Now, the pub – one of the oldest in Camden – has provoked more protests with plans to refurbish a first-floor room for use as a second bar and live music.
Writer and historian Gillian Tindall, who lives in nearby Leighton Road, said: “The potential for noise nuisance emanating from the upper floor room is, if anything, greater than that from an ground floor room. Given the pub’s status as a Grade-II listed building, both internally and externally, it is hard to see how soundproofing could be effectively installed.”
She added: “It is not at all clear how often the additional room would be used. If it is intended to hire it out only for occasional events that is one thing, but if it were to become a regular music venue this would have highly undesirable implications for the general peace, public order, safety and cleanliness of the neighbourhood. There is strenuous local resistance against its being turned into the sort of venue which attracts the kind of crowds that go to the Forum on the far side of Highgate Road.”
Many of the objectors are among the group of protesters who convinced licensing chiefs to pull the plug on the pub’s plans for a late licence last year.
Guy Culshaw, whose home is closest to the pub, said: “This is the fourth time we have had to respond to an application from the Assembly House – enough is enough.
“We have experience of when the Assembly House has played amplified music on previous occasions. My wife and I complained to the Camden Council Noise Prevention Team on two separate occasions.

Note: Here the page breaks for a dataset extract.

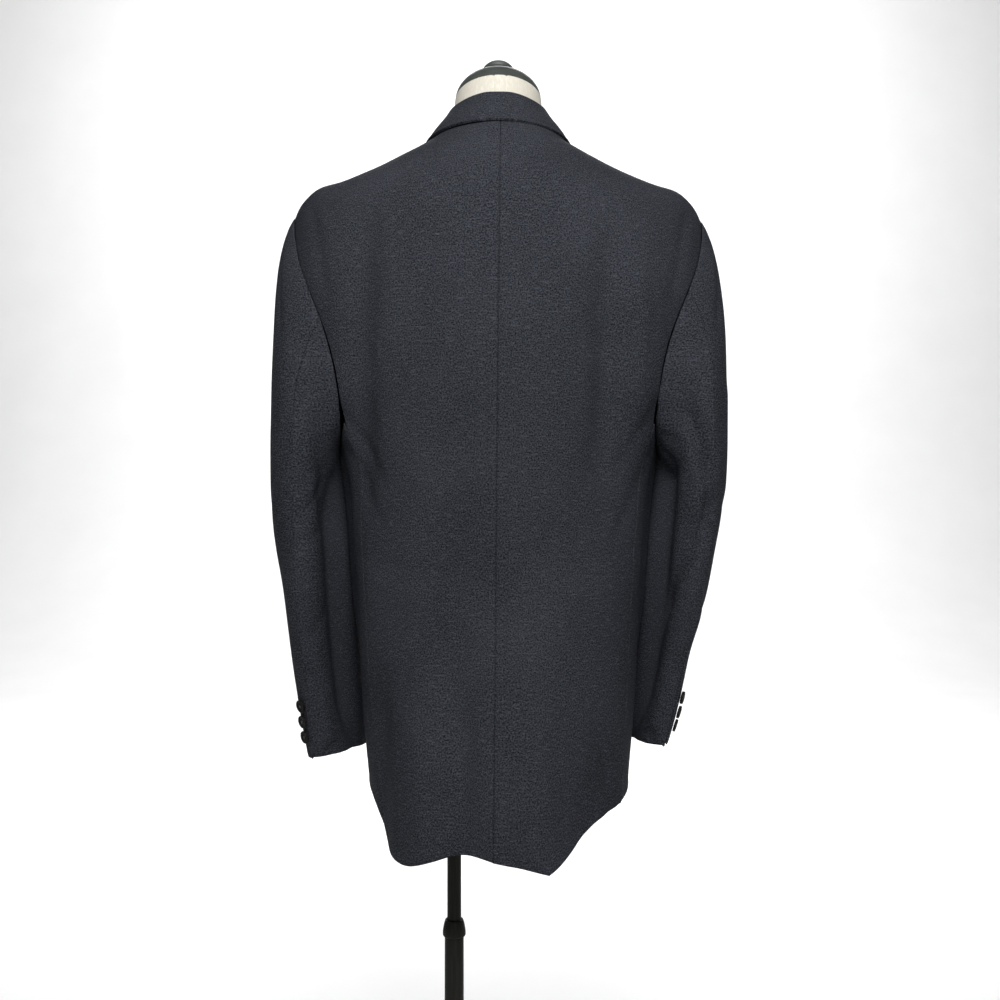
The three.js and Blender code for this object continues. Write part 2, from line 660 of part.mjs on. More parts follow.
function sleeveOval(side, round, along) {
  const row = Object.fromEntries(sleeveColumns.map((column) => [column, sleeveRow[side][column](along)]));
  const half = (row.outX - row.inX) / 2;
  const turn = degToRad(row.turnIn);
  const taken = row.deep * Math.sin(turn);
  const thickSquared = Math.max(half * half - taken * taken, HALF_THICKNESS_LEAST ** 2);
  const thick = Math.sqrt(thickSquared) / Math.cos(turn);
  const across = thick * Math.cos(degToRad(round));
  const forward = -row.deep * Math.sin(degToRad(round));
  const x = (row.outX + row.inX) / 2 + across * Math.cos(turn) - forward * Math.sin(turn);
  const y = row.midY + across * Math.sin(turn) + forward * Math.cos(turn);
  const z = lerp(row.inZ, row.outZ, (1 + Math.cos(degToRad(round))) / 2);
  return new THREE.Vector3(signOf[side] * x, y, z);
}

function sleeveShape(side, round, along) {
  const point = sleeveOval(side, round, along);
  const seam = bodyShape(side, armholeTurn(round), armholeLevel(round)).sub(sleeveOval(side, round, 0));
  const share = 1 - smoothstep(along, 0, CAP_FADE);
  point.addScaledVector(seam, share);
  point.x += signOf[side] * SLEEVE_SEAM_GAP * share;
  return point;
}

function sleeveOutward(surface, side, round, along) {
  return outwardOf(surface, round, Math.max(along, 0.004), 1, 0.004, signOf[side]);
}

function sleevePoint(side, round, along, distance = 0) {
  const shape = (a, b) => sleeveShape(side, a, b);
  const folded = (a, b) => {
    const lift = sleeveFoldLift(side, a, b);
    return shape(a, b).addScaledVector(sleeveOutward(shape, side, a, b), lift);
  };
  return folded(round, along).addScaledVector(sleeveOutward(folded, side, round, along), distance);
}

// The seams of the two-piece sleeve: the back one shows, the front one is turned under.
const BACK_SEAM_ROUND = { left: 88, right: 72 };
const FRONT_SEAM_ROUND = 258;
const CAP_TRIM = 0.003;

function sleeve(side, from, to, columns) {
  const alongs = [...steps(0, 0.34, 7), ...steps(0.34, 1, 10).slice(1)];
  return clothWall(alongs, steps(from, to, columns), (along, round, distance) => {
    const start = CAP_TRIM * Math.max(Math.cos(degToRad(round)), 0);
    return sleevePoint(side, round, Math.max(along, start), distance);
  }, SEAM_GAP);
}

for (const side of ['left', 'right']) {
  add(coatAndForm, `back_${side}`, back(side), wool);
  add(coatAndForm, `side_${side}`, sidePanel(side), wool);
  add(coatAndForm, `front_${side}`, front(side), wool);
  add(coatAndForm, `lapel_${side}`, lapel(side), wool);
  const topSleeve = sleeve(side, FRONT_SEAM_ROUND - 360, BACK_SEAM_ROUND[side], 12);
  const underSleeve = sleeve(side, BACK_SEAM_ROUND[side], FRONT_SEAM_ROUND, 8);
  add(coatAndForm, `sleeve_top_${side}`, topSleeve, wool);
  add(coatAndForm, `sleeve_under_${side}`, underSleeve, wool);
}
add(coatAndForm, 'collar', collar(), wool);

// Pocket flaps and breast welt, made from the front's own points and moved out

const FLAP = { fromTurn: 32, toTurn: 74, topZ: 842, height: 52 };
const WELT = { innerX: 88, outerX: 166, bottomZ: 1198, height: 25, rise: 9 };

for (const side of ['left', 'right']) {
  const flap = clothWall(steps(0, 1, 3), steps(FLAP.fromTurn, FLAP.toTurn, 8), (share, turn, distance) => {
    const z = FLAP.topZ - FLAP.height * share;
    return frontPoint(side, turn, z, CLOTH + LAYER_GAP + distance);
  });
  add(coatAndForm, `flap_${side}`, flap, wool);
}
const welt = clothWall(steps(0, 1, 2), steps(0, 1, 6), (up, out, distance) => {
  const z = WELT.bottomZ + WELT.height * up + WELT.rise * out;
  const turn = frontTurnAt(lerp(WELT.innerX, WELT.outerX, out), z);
  return frontPoint('left', turn, z, CLOTH + LAYER_GAP + distance);
});
add(coatAndForm, 'breast_welt', welt, wool);

// Buttons: a dished disc with a raised rim

function button(radius, height) {
  const profile = [
    [0, 0],
    [radius * 0.8, 0],
    [radius, height * 0.5],
    [radius * 0.88, height],
    [0, height * 0.8],
  ];
  return turned(profile, 12);
}

function placeButton(name, radius, height, point, outward) {
  const mesh = add(coatAndForm, name, button(radius, height), horn);
  mesh.position.copy(point).addScaledVector(outward, SEAM_GAP);
  mesh.quaternion.setFromUnitVectors(new THREE.Vector3(0, 0, 1), outward);
}

const FRONT_BUTTON = { radius: 10, height: 3.6, levels: [1078, 975] };
const CUFF_BUTTON = { radius: 7.2, height: 3, alongs: [0.955, 0.924, 0.893], fromSeam: 12 };

FRONT_BUTTON.levels.forEach((level, i) => {
  const turn = frontTurnAt(0, level);
  const point = frontPoint('left', turn, level);
  const outward = frontPoint('left', turn, level, 1).sub(point);
  placeButton(`front_button_${i + 1}`, FRONT_BUTTON.radius, FRONT_BUTTON.height, point, outward);
});
for (const side of ['left', 'right']) {
  CUFF_BUTTON.alongs.forEach((along, i) => {
    const round = BACK_SEAM_ROUND[side] - CUFF_BUTTON.fromSeam;
    const point = sleevePoint(side, round, along);
    const outward = sleevePoint(side, round, along, 1).sub(point);
    placeButton(`cuff_button_${side}_${i + 1}`, CUFF_BUTTON.radius, CUFF_BUTTON.height, point, outward);
  });
}

// The form: the coat's own shape drawn in by the cloth and the ease, then the neck above it

const formEaseRows = [
  { z: 700, ease: 30 },
  { z: 820, ease: 24 },
  { z: 1000, ease: 18 },
  { z: 1200, ease: 16 },
  { z: 1260, ease: 11 },
  { z: 1300, ease: 4 },
  { z: 1330, ease: 0.9 },
  { z: 1363, ease: 0.9 },
  { z: 1413, ease: 1.4 },
];
const formEase = columnOf(formEaseRows, 'z', 'ease');
const formNeckRows = [
  { z: 1413, half: 60, back: 70, front: 66 },
  { z: 1420, half: 54.5, back: 60, front: 56 },
  { z: 1429, half: 51.3, back: 54, front: 51.5 },
  { z: 1440, half: 49.8, back: 50.5, front: 49.8 },
  { z: 1452, half: 49.4, back: 49.4, front: 49.4 },
];
const formNeck = columnsOf(formNeckRows, 'z', ['half', 'back', 'front']);
const FORM_SIDES = 36;
const SHOULDER_ROUNDING = 8;

function formTorsoPoint(turn, z) {
  const side = Math.cos(degToRad(turn)) < 0 ? 'left' : 'right';
  const ownTurn = side === 'left' ? 180 - turn : turn;
  const outward = bodyShapeOutward(side, ownTurn, z);
  const point = bodyShape(side, ownTurn, z).addScaledVector(outward, -CLOTH - formEase(z));
  const past = Math.abs(point.x) - FORM_SHOULDER_HALF;
  const held = FORM_SHOULDER_HALF + (past - Math.hypot(past, SHOULDER_ROUNDING)) / 2;
  point.x = Math.sign(point.x) * held;
  return point;
}

function formNeckPoint(turn, z, tilt) {
  const deep = Math.sin(degToRad(turn));
  const depth = deep < 0 ? formNeck.back(z) : formNeck.front(z);
  const x = formNeck.half(z) * Math.cos(degToRad(turn));
  return new THREE.Vector3(x, depth * deep, z - tilt * depth * deep);
}

function formBody() {
  const turns = Array.from({ length: FORM_SIDES }, (_, i) => (i * 360) / FORM_SIDES - 90);
  const torsoLevels = [...steps(FORM_BOTTOM_LEVEL, 1290, 8), ...shoulderLevels];
  const torso = torsoLevels.map((z) => turns.map((turn) => formTorsoPoint(turn, z)));
  const neck = [1420, 1429, 1440, NECK_RIM_LEVEL].map((z) => {
    const tilt = Math.tan(NECK_RIM_TILT) * smoothstep(z, 1413, NECK_RIM_LEVEL);
    return turns.map((turn) => formNeckPoint(turn, z, tilt));
  });
  const poleX = -COAT_MIDDLE_X;
  const socket = [FORM_BOTTOM_LEVEL, SOCKET_TOP_LEVEL].map((z) => torso[0].map((point) => {
    const angle = Math.atan2(point.y, point.x - poleX);
    return new THREE.Vector3(poleX + SOCKET_RADIUS * Math.cos(angle), SOCKET_RADIUS * Math.sin(angle), z);
  }));
  return solidThroughRings([...neck.reverse(), ...torso.reverse(), ...socket]);
}

const CAP_SEAT_RADIUS = 14;

function formCap() {
  const endAngle = Math.acos(CAP_SEAT_RADIUS / NECK_RADIUS);
  const dome = steps(0, endAngle, 7).map((angle) => (
    [NECK_RADIUS * Math.cos(angle), CAP_HEIGHT * Math.sin(angle)]
  ));
  return turned([[0, 0], ...dome, [0, dome.at(-1)[1]]], 28);
}

function formKnob() {
  const profile = [
    [0, 0],
    [KNOB_RADIUS * 0.85, 0],
    [KNOB_RADIUS, KNOB_HEIGHT * 0.25],
    [KNOB_RADIUS, KNOB_HEIGHT * 0.6],
    [KNOB_RADIUS * 0.82, KNOB_HEIGHT * 0.92],
    [0, KNOB_HEIGHT],
  ];
  return turned(profile, 24);
}

add(coatAndForm, 'form_body', formBody(), jersey);
const headPiece = new THREE.Group();
headPiece.position.z = NECK_RIM_LEVEL;
headPiece.rotation.x = -NECK_RIM_TILT;
coatAndForm.add(headPiece);
const cap = add(headPiece, 'form_cap', formCap(), capPaint);
cap.position.z = SEAM_GAP;
const knob = add(headPiece, 'form_knob', formKnob(), capPaint);
knob.position.z = CAP_HEIGHT * Math.sin(Math.acos(CAP_SEAT_RADIUS / NECK_RADIUS)) + 2 * SEAM_GAP;

// The stand: a heavy round base, a lower tube, a clamp collar and a mast that slides and turns

const BASE_SEAT_LEVEL = 10;

function standBase() {
  const profile = [
    [0, 0],
    [BASE_RADIUS, 0],
    [BASE_RADIUS, BASE_EDGE_HEIGHT * 0.7],
    [BASE_RADIUS - 3, BASE_EDGE_HEIGHT],
    [TUBE_RADIUS + 12, BASE_EDGE_HEIGHT + 5],
    [TUBE_RADIUS + 6, BASE_EDGE_HEIGHT + 9],
    [TUBE_RADIUS + 4, BASE_BOSS_HEIGHT],
    [TUBE_RADIUS + SEAM_GAP, BASE_BOSS_HEIGHT],
    [TUBE_RADIUS + SEAM_GAP, BASE_SEAT_LEVEL],
    [0, BASE_SEAT_LEVEL],
  ];
  return turned(profile, 40);
}

function standTube() {
  const bottom = BASE_SEAT_LEVEL + SEAM_GAP;
  const profile = [
    [TUBE_BORE_RADIUS, bottom],
    [TUBE_RADIUS, bottom],
    [TUBE_RADIUS, TUBE_TOP_LEVEL],
    [TUBE_BORE_RADIUS, TUBE_TOP_LEVEL],
    [TUBE_BORE_RADIUS, bottom],
  ];
  return turned(profile, 24);
}

function standCollar() {
  const bottom = TUBE_TOP_LEVEL + SEAM_GAP;
  const profile = [
    [TUBE_BORE_RADIUS, bottom],
    [COLLAR_RADIUS - 1, bottom],
    [COLLAR_RADIUS, bottom + 1.5],
    [COLLAR_RADIUS, bottom + 7],
    [COLLAR_RADIUS - 1.6, COLLAR_TOP_LEVEL - 4],
    [COLLAR_RADIUS - 3, COLLAR_TOP_LEVEL],
    [TUBE_BORE_RADIUS, COLLAR_TOP_LEVEL],
    [TUBE_BORE_RADIUS, bottom],
  ];
  return turned(profile, 24);
}

function standMast() {
  const top = SOCKET_TOP_LEVEL - SEAM_GAP;
  return turned([[0, MAST_FOOT_LEVEL], [MAST_RADIUS, MAST_FOOT_LEVEL], [MAST_RADIUS, top], [0, top]], 24);
}

add(stand, 'stand_base', standBase(), enamel);
add(stand, 'stand_tube', standTube(), enamel);
add(stand, 'stand_collar', standCollar(), enamel);
add(stand, 'stand_mast', standMast(), enamel);

export default sportCoat;
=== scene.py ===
"""A charcoal sport coat worn by a limbless dress form on a pole stand, seen from behind."""

import math

import bmesh
import bpy
import numpy as np
from mathutils import Matrix, Vector
from mathutils.kdtree import KDTree


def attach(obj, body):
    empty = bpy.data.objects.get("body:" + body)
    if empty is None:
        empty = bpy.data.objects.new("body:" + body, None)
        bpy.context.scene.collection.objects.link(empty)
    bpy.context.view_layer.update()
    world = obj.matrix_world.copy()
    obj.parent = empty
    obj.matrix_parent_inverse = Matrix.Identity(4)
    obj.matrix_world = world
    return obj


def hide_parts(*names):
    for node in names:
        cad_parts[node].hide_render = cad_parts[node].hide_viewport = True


bl_info = {
    "name": "Sport coat on a dress form",
    "version": (1, 0, 0),
    "blender": (4, 5, 0),
    "location": "3D View > Sidebar > Sport coat",
    "description": "Dresses the frame of a sport coat, its form and its pole stand",
    "category": "Object",
}

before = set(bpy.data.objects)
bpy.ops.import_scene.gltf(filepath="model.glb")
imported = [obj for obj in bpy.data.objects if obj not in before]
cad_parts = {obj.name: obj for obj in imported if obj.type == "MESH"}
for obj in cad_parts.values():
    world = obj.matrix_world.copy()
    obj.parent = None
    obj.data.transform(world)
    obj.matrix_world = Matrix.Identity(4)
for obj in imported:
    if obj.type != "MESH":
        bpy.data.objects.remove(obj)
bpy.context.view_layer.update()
SIDES = ("left", "right")
SIDE_SIGN = {"left": -1.0, "right": 1.0}
MM = 0.001
COAT_MIDDLE_X = 50.0
FORM_BODY = "form"


# Sizes and colours that a user would change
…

“On one occasion the team couldn’t believe we had telephoned from within our own house. The noise was so loud they thought we had telephoned from inside the Assembly House.”
He added: “We have two sons are under the age of four who need to sleep during the day as well as during the evening. Having DJs playing next door will disrupt their sleeping patterns as well as ours.”
Camden Council’s own environmental health department has also raised concerns and has asked managers to explain how they will insulate the function room.
Bar manager Emily Corbett told a licensing hearing in November that she had turned the bar around, transforming a pub which once attracted rowdy football fans for live match screenings into a more civilised food-based bar.
She said: “We are not turning it into a nightclub or a music venue. We want people to come in and have some food and some drinks.”
The new application will be discussed and judged by councillors at a Town Hall meeting on Tuesday.
A statement from Greene King – the brewery which holds the bar’s licence – said: “The licence holder is to hold meetings with local residents. The licence holder is to provide and publish contact details of the manager to assist any local residents making a complaint and having any issues of concern resolved.”